間もなく2人は絞首台の階段を上がった。よく用いられる13階段の死刑台とは違って、ドン刑務所の絞首台は下の階へと落ちるようになっているため、ほんの少し高くなっているだけだった。午前12時1分に2人は足を縛られて壇のチョークで印が付いた所に背中と背中を向けて立つように言われた。

「何か言いたいことがあるか」と絞首刑執行人が聞いた。

「ない」というのが2人の答えだった。それからエヴァリットは、自分が過去10カ月以上にわたって助けてきた2人に対して、別れのあいさつを告げた。

「天国で会おう」教誨師は2人の頭に黒いフードがさっとかけられた時に言った。絞首刑執行人がフードで覆われた2人の頭と首にロープをかけたときに、ルーカスは静かにすすり泣いて、エヴァリットは詩篇23を朗読し始めた。

…(中略)…

絞首刑執行人が仕掛けをばねで動かして彼らが死に向かって落下していくと同時に、処刑台の床が、部屋中に反響する耳をつんざくばかりのすさまじい音を出して、彼らの足の下に落ちた。絞首刑に立ち会った者は誰もその夜にあった事を長年にわたって明らかにしなかった。当時の新聞は何もかも書いたわけではなかった。

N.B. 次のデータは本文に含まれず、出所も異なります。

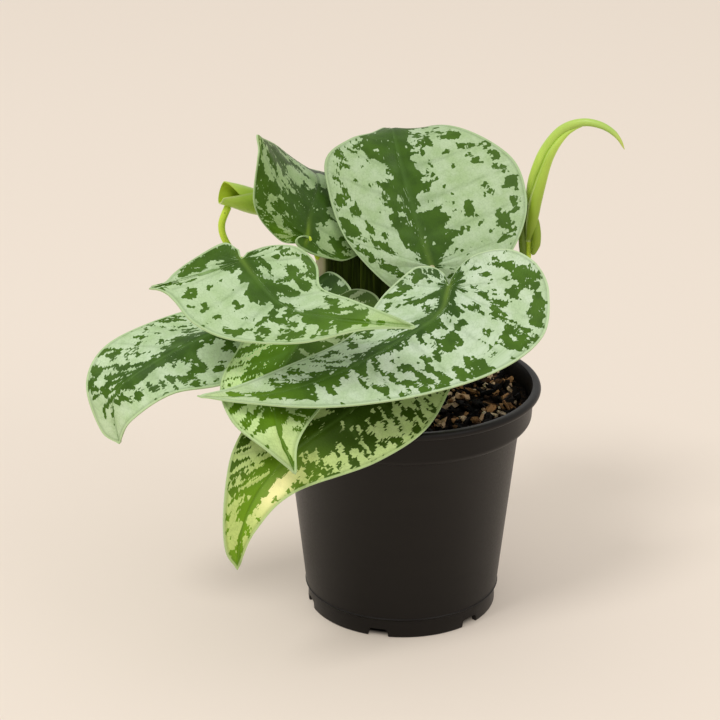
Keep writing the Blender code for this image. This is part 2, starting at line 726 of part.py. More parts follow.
def build_rolled_leaves(collection, parent, material):
    for name, rolled in ROLLED.items():
        rolled_object(name, rolled, collection, parent, material)


def main():
    clear_scene()
    plant = new_collection("potted_satin_pothos")
    axis = bpy.data.objects.new("pot_axis", None)
    axis.location = POT_AXIS
    plant.objects.link(axis)
    cutters = new_collection("cutters", hidden=True)
    black = principled("pot_black", (0.012, 0.011, 0.010), 0.45)
    brown = principled("soil_brown", (0.030, 0.017, 0.010), 0.95)
    green = principled("leaf_green", (0.22, 0.40, 0.16), 0.45)
    olive = principled("stem_olive", (0.30, 0.42, 0.08), 0.5)
    lime = principled("young_leaf_lime", (0.42, 0.62, 0.12), 0.45)
    build_pot(plant, cutters, axis, black)
    build_soil(plant, cutters, axis, brown)
    build_leaves(plant, axis, green)
    build_vines(plant, axis, olive)
    build_rolled_leaves(plant, axis, lime)


main()
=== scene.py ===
"""Looks of the potted satin pothos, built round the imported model. Metres, +Z up, the photo taken from -Y."""

import json
import math
import random

import bmesh
import bpy
import numpy as np
from mathutils import Euler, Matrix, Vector, noise

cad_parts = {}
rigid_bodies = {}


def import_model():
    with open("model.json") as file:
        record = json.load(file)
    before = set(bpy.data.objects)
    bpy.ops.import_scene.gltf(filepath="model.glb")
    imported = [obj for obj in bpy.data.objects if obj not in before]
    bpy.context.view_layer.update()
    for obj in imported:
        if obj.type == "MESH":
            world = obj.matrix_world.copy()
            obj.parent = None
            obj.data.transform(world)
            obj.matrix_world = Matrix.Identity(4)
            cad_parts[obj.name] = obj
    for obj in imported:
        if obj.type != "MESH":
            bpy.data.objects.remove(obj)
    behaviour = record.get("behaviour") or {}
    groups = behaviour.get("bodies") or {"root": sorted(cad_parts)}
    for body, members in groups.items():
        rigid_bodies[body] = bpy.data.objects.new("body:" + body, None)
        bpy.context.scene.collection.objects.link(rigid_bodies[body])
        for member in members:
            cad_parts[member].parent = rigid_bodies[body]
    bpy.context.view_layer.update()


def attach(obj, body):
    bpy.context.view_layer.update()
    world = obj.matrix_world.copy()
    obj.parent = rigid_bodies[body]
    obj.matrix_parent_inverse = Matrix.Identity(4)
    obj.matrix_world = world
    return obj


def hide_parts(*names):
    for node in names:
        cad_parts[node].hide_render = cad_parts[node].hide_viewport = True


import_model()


def mm(values):
    """Metres from millimetres."""
    return np.array(values) / 1000


# The tables below are measured from the pot's axis, which stands here.
POT_AXIS = np.array([0.0179, 0.0037, 0.0])

# Camera, worked out from the pot's rim, band and foot in the photo
CAMERA_AT = (0.0010, -0.8026, 0.4179)
CAMERA_TILT = math.radians(68.66)
LENS_MM = 110
SENSOR_MM = 36

# Pot
RIM_TOP = 0.094
RIM_R = 0.0545
LIP_WIDTH = 0.0035
LIP_HEIGHT = 0.003
BAND_R = 0.0512
BAND_FOOT = 0.0791
BAND_CORNER = 0.003
BODY_TOP_R = 0.0465
BODY_FOOT_R = 0.0388
STEP_Z = 0.0078
FOOT_R = 0.0380
WALL = 0.0012
FLOOR_Z = 0.0042
FOOT_RING = 0.0022
POT_SIDES = 192
NOTCHES = 6
NOTCH_FIRST = math.radians(15)
NOTCH_WIDTH = 0.0095
NOTCH_TOP_WIDTH = 0.0072
NOTCH_HEIGHT = 0.0034
DRAIN_R = 0.0035
DRAIN_RING_R = 0.025
SOIL_TOP = 0.0865

# Blades: the thickness, the grid, how it crowds at the margin, and the share of the margin whose
# veins all start at the joint
SIDES = {"left": -1, "right": 1}
BLADE = 0.0006
ALONG = 132
ACROSS = 26
CROWDING = 1.25
FAN = 0.34
VEIN_RUN = 1.1
# Their veins, how far they bend forwards, the swell between them and the groove over the midrib
VEINS = 9
VEIN_BEND = 0.25
VEIN_REACH = 0.00035
QUILT = 0.00016
QUILT_EDGE = 0.004
SHORT_HALF = 0.02
GROOVE = 0.0005
GROOVE_REACH = 0.0010
GROOVE_START = 1 / 12
RIB_SHARE = (0.0, 0.15, 0.92)
RIB_RADII = mm((1.1, 0.88, 0.3))
# Their marks: the ragged edge of the dark band, the dark fringe inside the margin, the silver tip
# and the yellow-green round the joint
TEETH = (0.35, 1.75)
TOOTH_WIDTH = 0.0027
TOOTH_COUNT = 64
BAND_DEPTH = 1.4
FRINGE_AT = 0.005
FRINGE_REACH = 0.004
TIP_FROM, TIP_FULL = 0.80, 0.94
GLOW_WIDTH = 0.0010
GLOW_SHARE = 0.12
# Each leaf reads its own part of the noises, and so do its left veins.
LEAF_SEED = 7.3
LEFT_SEED = 3.1

# Stems, stalks and flattened stalks (sheaths): radii, and points along and round them
STEM_RADII = mm((2.53, 2.2, 2.2, 2.42))
STEM_GRID = (48, 18)
STALK_RADII = mm((2.2, 1.9, 1.6, 1.3, 1.3, 1.495))
STALK_GRID = (72, 18)
SHEATH_FORM = np.array((0.65, 0.9, 1.0, 1.0, 1.0, 1.0, 0.85, 0.2))
SHEATH_GRID = (72, 28)
SHEATH_FLAT = 0.5
ROOT_MM = 78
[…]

「絞首刑は不手際だった。ターピンはきれいに死んだが、ルーカスの頭はすぐに引きちぎられてしまった。ルーカスの頭は首の腱だけでぶら下がっていた。床中に血が広がっていた。絞首刑執行人がルーカスの体重の計算を間違えたんだ。何という死に方だろう」95エヴァリットは何年も後、彼が亡くなる直前に発表されたインタビューの中で述べた。

(181頁10行目から15行目までの訳)

「誰もが、血しぶき、文字通り水道管が破裂したような恐ろしい出血にあっけにとられていた。壁には血が吹きつけられていた。」その寒々とした12月の夜にターピンとルーカス2人の絞首刑に立ち会ったトロント警察の殺人課の刑事ジム・クローフォードは述べる。クローフォードは2人の事件に関わっていた。